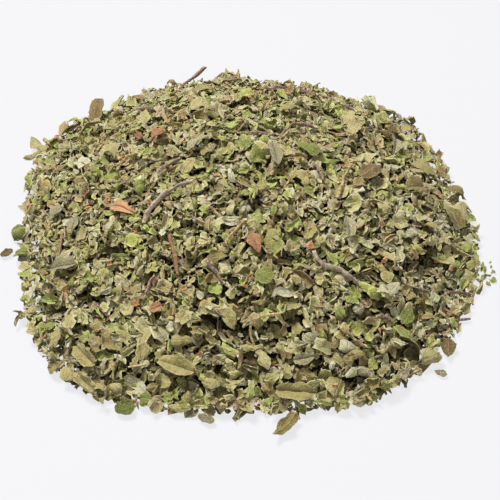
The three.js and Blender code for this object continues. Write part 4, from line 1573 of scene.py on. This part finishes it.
@dataclass
class FlakeRain:
    """Lays flakes one by one where the heap is lowest against its form, each at rest on the last."""

    form: HeapForm
    ground: HeightField
    view: View
    sorts: tuple[FlakeSort, ...] = (
        FlakeSort(BlankKind.CRUMB, 0.40, 1.25, 0.30),
        FlakeSort(BlankKind.FRAGMENT, 0.30, 2.4, 0.34),
        FlakeSort(BlankKind.LEAFLET, 0.14, 3.2, 0.28),
        FlakeSort(BlankKind.SHARD, 0.14, 3.0, 0.34),
        FlakeSort(BlankKind.TWIG, 0.02, 3.6, 0.35),
    )
    count: int = 27_000
    tries: int = 9
    area_out: float = 0.975  # share of the foot's area that flakes fall on
    least_lack: float = 0.15  # how far under its form the heap is where a flake still fits
    length_range: tuple[float, float] = (-0.8, 0.55)  # the logarithm of a flake's length, at its ends
    crown_size: float = 0.88
    foot_size: float = 1.05
    front_size: float = 1.2
    front_out: float = 30.0  # how far out in front the flakes reach their front size
    size_power: float = 2.2  # how late on the way out the flakes grow
    settle: float = 84.0  # percent of a flake's samples that clear what it rests on
    clearance: float = 0.03  # over the floor
    lean: float = 25.0  # spread of the tilt out of the bed, in degrees
    foot_lean: float = 0.5  # how much less the flakes lean at the foot
    most_lean: float = 70.0
    sunk: float = 1.5  # how far under the mean surface the lowest spots are filled to
    relief: float = 0.5
    edge: float = 1.6  # how high the flakes are piled at the front foot
    back_edge: float = 0.9
    largest_rust: float = 2.0
    before_leaves: float = 0.8  # share of the flakes that lie under the seen leaves
    seen_lean: float = 10.0
    seen_spread: float = 0.16
    seen_size: float = 0.92
    rust_size: float = 0.72
    gap_reach: int = 3  # cells that a flake's depth in a gap is measured against
    gap_least: float = 0.7  # how deep a flake lies before painted shade darkens it
    gap_most: float = 2.4  # and where that painted shade is full
    gap_tone: float = 0.5  # the lightest tone of a flake given painted shade
    bed_share: float = 0.6  # how far a flake follows the bed under it, beside the mean surface
    bed_reach: float = 0.4  # how far round its middle the bed is felt, against the flake's length
    bed_points: int = 6
    shade_shape: float = 1.4  # how closely the tones, hues and ages gather about their middle
    seed: int = 77
    finishes: tuple[tuple[Finish, float], ...] = (
        (Finish.GREY_GREEN, 0.51),
        (Finish.SAGE, 0.16),
        (Finish.FRESH_GREEN, 0.21),
        (Finish.OLIVE_BROWN, 0.10),
        (Finish.RUST, 0.02),
    )
    batches: dict[tuple[Finish, BlankKind], list[Batch]] = field(default_factory=dict)

    def fall(self, blanks: list[Blank]) -> None:
        """Lays all the flakes.

        Args:
            blanks: the shapes that flakes are bent from.
        """
        random = np.random.default_rng(self.seed)
        copies, owners = self._cut(blanks, random)
        order = random.permutation(len(copies))
        spots = self._spots(random)
        placed: dict[int, np.ndarray] = {}
        for turn, index in enumerate(order):
            if turn == round(self.before_leaves * len(order)):
                self._lay_seen(SEEN_LEAVES, blanks, random)
            done = self._lay(copies[index], owners[index], spots[turn], random)
            if done is not None:
                placed[index] = done
        self._lay_seen(SEEN_BITS, blanks, random)
        self._sort(placed, owners, random)
        LOG.info("laid %d of %d flakes", len(placed), len(copies))

    def _lay_seen(
        self, sorts: tuple[SeenSort, ...], blanks: list[Blank], random: np.random.Generator
    ) -> None:
        """Lays the bits that stand out, each where it is seen.

        Args:
            sorts: the bits.
            blanks: the shapes that they are bent from.
            random: the source of their bends.
        """
        for sort in sorts:
            self.batches.setdefault((sort.finish, sort.kind), []).extend(self.place(sort, blanks, random))

    def place(self, sort: SeenSort, blanks: list[Blank], random: np.random.Generator) -> list[Batch]:
        """Lays seen bits of one sort.

        Args:
            sort: the bits.
            blanks: the shapes that they are bent from.
            random: the source of their bends.

        Returns:
            A batch for each.
        """
        shapes = [blank for blank in blanks if blank.kind is sort.kind]
        scale = self.rust_size if sort.finish is Finish.RUST else self.seen_size
        batches = []
        for seen in sort.places:
            blank = shapes[int(random.integers(len(shapes)))]
            local = HABITS[sort.kind].draw(np.array([seen.length * scale]), random).apply(blank, random)[0]
            x, y = self.view.spot(seen, self.ground)
            up = self._up(local, x, y, self.seen_lean, random)
            turned = self._turned(local, self.view.along(seen, up), up, random)
            laid = self._settle(turned + (x, y, 0.0), blank)
            if laid is not None:
                shade = np.clip(np.array(sort.shade) + random.normal(0, self.seen_spread, 3), 0, 1)
                batches.append(Batch(blank, laid[None], shade[None]))
        return batches

    def _cut(self, blanks: list[Blank], random: np.random.Generator) -> tuple[list[np.ndarray], list[Blank]]:
        """Bends a copy for every flake.

        Args:
            blanks: the shapes that flakes are bent from.
            random: the source of their lengths and bends.

        Returns:
            The copies, and the blank of each.
        """
        copies, owners = [], []
        for sort in self.sorts:
            shapes = [blank for blank in blanks if blank.kind is sort.kind]
            for blank in shapes:
                number = round(self.count * sort.share / len(shapes))
                drawn = np.clip(random.normal(0, sort.spread, number), *self.length_range)
                lengths = sort.length * np.exp(drawn)
                copies.extend(HABITS[sort.kind].draw(lengths, random).apply(blank, random))
                owners.extend([blank] * number)
        return copies, owners

    def _spots(self, random: np.random.Generator) -> np.ndarray:
        """Draws candidate places for every flake, even over the heap.

        Args:
            random: the source of the places.

        Returns:
            An array of flakes by tries by 2, with more flakes than there are.
        """
        count = round(self.count * 1.01) + len(self.sorts) * 4
        angle = random.uniform(0, TURN, (count, self.tries))
        out = np.sqrt(random.uniform(0, self.area_out, (count, self.tries)))
        radius = out * self.form.foot_radius(angle)
        return np.stack([radius * np.cos(angle), radius * np.sin(angle)], -1)

    def _lay(
        self, copy: np.ndarray, blank: Blank, spots: np.ndarray, random: np.random.Generator
    ) -> np.ndarray | None:
        """Lays one flake at the lowest of its candidate places.

        Args:
            copy: the bent flake.
            blank: what it was bent from.
            spots: the places.
            random: the source of its lean and heading.

        Returns:
            The flake in place, or None where no place is free.
        """
        x, y = spots[:, 0], spots[:, 1]
        lack = self._goal(x, y) - self.ground.top[self.ground.cells(x, y)]
        best = int(lack.argmax())
        if lack[best] < self.least_lack:
            return None
        x, y = x[best], y[best]
        out = float(self.form.share_out(x, y))
        local = copy * self._size(x, y, out)
        up = self._up(local, x, y, self.lean * (1 - self.foot_lean * out**4), random)
        heading = random.uniform(0, TURN)
        along = np.array([math.cos(heading), math.sin(heading), 0.0])
        along -= (along @ up) * up
        along /= np.linalg.norm(along)
        return self._settle(self._turned(local, along, up, random) + (x, y, 0.0), blank)

    def _size(self, x: float, y: float, out: float) -> float:
        """Works out how large flakes are at a place: small at the crown, and large in front.

        Args:
            x: how far right the place lies.
            y: how far back it lies.
            out: how far out it lies, 0 at the crown and 1 at the foot.

        Returns:
            Their size against the length that was drawn for them.
        """
        radius = math.hypot(x, y) + 1.0
        front = max(-y / radius, 0.0) * min(radius / self.front_out, 1.0)
        foot = self.foot_size + (self.front_size - self.foot_size) * front
        return self.crown_size + (foot - self.crown_size) * out**self.size_power

    @staticmethod
    def _turned(
        local: np.ndarray, along: np.ndarray, up: np.ndarray, random: np.random.Generator
    ) -> np.ndarray:
        """Turns a bent copy to lie along a direction, with either side up.

        Args:
            local: the copy.
            along: the direction.
            up: the normal of what it lies on.
            random: what picks the side.

        Returns:
            The turned copy.
        """
        flip = random.choice((-1.0, 1.0))
        return local @ np.stack([along, np.cross(up, along) * flip, up * flip])

    def _settle(self, turned: np.ndarray, blank: Blank) -> np.ndarray | None:
        """Lowers a turned flake onto the heap, and raises the heap by it.

        Args:
            turned: the flake, over its place.
            blank: what it was bent from.

        Returns:
            The flake at rest, or None where a leaf of the frame roofs the place.
        """
        samples = blank.dense @ turned
        cells = self.ground.cells(samples[:, 0], samples[:, 1])
        rise = np.percentile(self.ground.top[cells] - samples[:, 2], self.settle)
        rise = max(rise, self.clearance - turned[:, 2].min())
        samples[:, 2] += rise
        if np.any(samples[:, 2] > self.ground.roof[cells]):
            return None
        np.maximum.at(self.ground.top, cells, samples[:, 2])
        return turned + (0.0, 0.0, rise)

    def _goal(self, x: np.ndarray, y: np.ndarray) -> np.ndarray:
        """Works out the height that flakes fill up to: the mean surface, sunk a little and uneven.

        Args:
            x: how far right the places lie.
            y: how far back they lie.

        Returns:
            The heights.
        """
        swell = np.sin(0.9 * x + 1.4 * np.sin(0.5 * y)) * np.sin(1.0 * y + 1.2 * np.sin(0.6 * x))
        least = np.where(y > 0, self.back_edge, self.edge)
        return np.maximum(self.form.surface(x, y) - self.sunk + self.relief * swell, least)

    def _up(
        self, local: np.ndarray, x: float, y: float, spread: float, random: np.random.Generator
    ) -> np.ndarray:
        """Finds which way a flake faces that lies on the bed, with a lean of its own.

        Args:
            local: the bent flake.
            x: how far right it lies.
            y: how far back it lies.
            spread: the spread of its lean, in degrees.
            random: the source of its lean.

        Returns:
            Its unit normal.
        """
        reach = self.bed_reach * np.ptp(local[:, 0])
        turn = np.arange(self.bed_points) / self.bed_points * TURN
        px, py = x + reach * np.cos(turn), y + reach * np.sin(turn)
        pz = self.ground.top[self.ground.cells(px, py)]
        slope = np.array([(pz * np.cos(turn)).sum(), (pz * np.sin(turn)).sum()])
        slope = slope / (self.bed_points / 2 * reach)
        bed = np.array([-slope[0], -slope[1], 1.0])
        up = self.bed_share * bed / np.linalg.norm(bed) + (1 - self.bed_share) * self.form.normal(x, y)
        lean = np.tan(np.radians(np.clip(random.normal(0, spread, 2), -self.most_lean, self.most_lean)))
        up = up / np.linalg.norm(up) + np.array([lean[0], lean[1], 0.0])
        return up / np.linalg.norm(up)

    def _sort(self, placed: dict[int, np.ndarray], owners: list[Blank], random: np.random.Generator) -> None:
        """Shares the laid flakes out among the finishes.

        Args:
            placed: the laid flakes, by number.
            owners: the blank of each flake.
            random: the source of their finishes and shades.
        """
        groups: dict[tuple[Finish, Blank], list[np.ndarray]] = {}
        for index, points in sorted(placed.items()):
            finish = self._finish(owners[index], points, random)
            groups.setdefault((finish, owners[index]), []).append(points)
        around = self.ground.mean_top(self.gap_reach)
        for (finish, blank), copies in groups.items():
            shades = random.beta(self.shade_shape, self.shade_shape, (len(copies), 3))
            laid = np.stack(copies)
            # painted shade: flakes deep in a gap get tones under 0, which darken their colour
            shades[:, 0] = self._in_gaps(shades[:, 0], laid.mean(1), around)
            self.batches.setdefault((finish, blank.kind), []).append(Batch(blank, laid, shades))

    def _finish(self, blank: Blank, points: np.ndarray, random: np.random.Generator) -> Finish:
        """Draws the finish of a flake.

        Args:
            blank: what the flake was bent from.
            points: the flake in place.
            random: the source of the finish.

        Returns:
            The finish. A large flake is never rust-brown.
        """
        names, shares = zip(*self.finishes)
        finish = names[int(random.choice(len(names), p=shares))]
        if blank.kind is BlankKind.TWIG:
            return random.choice((Finish.PURPLE_STEM, Finish.STRAW_STEM))
        if finish is Finish.RUST and np.ptp(points, axis=0).max() > self.largest_rust:
            return Finish.OLIVE_BROWN
        return finish

    def _in_gaps(self, tones: np.ndarray, middles: np.ndarray, around: np.ndarray) -> np.ndarray:
        """Paints shade on flakes that lie deep in a gap, by lowering their tones.

        Args:
            tones: the flakes' tones.
            middles: where their middles lie.
            around: the heap's mean height round each cell.

        Returns:
            The tones, under 0 where a flake gets painted shade.
        """
        depth = around[self.ground.cells(middles[:, 0], middles[:, 1])] - middles[:, 2]
        sunk = np.clip((depth - self.gap_least) / (self.gap_most - self.gap_least), 0, 1)
        return np.where(sunk > 0, np.minimum(tones, self.gap_tone) * (1 - sunk) - sunk, tones)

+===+

GIVEN REQUEST — Write out, exactly and with nothing else, the lines of the listing above from its first line through the line with "flakes one by".

ANSWER TO THIS EXERCISE —
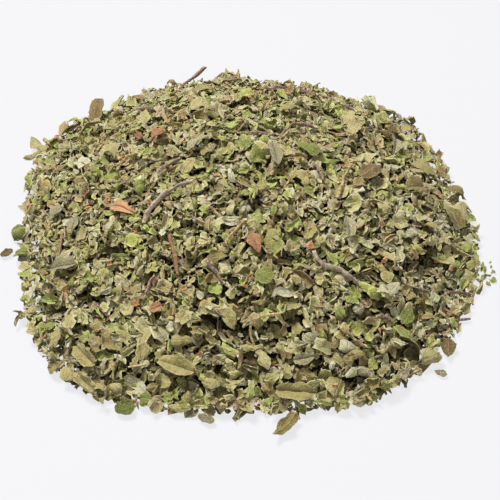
The three.js and Blender code for this object continues. Write part 4, from line 1573 of scene.py on. This part finishes it.
@dataclass
class FlakeRain:
    """Lays flakes one by one where the heap is lowest against its form, each at rest on the last."""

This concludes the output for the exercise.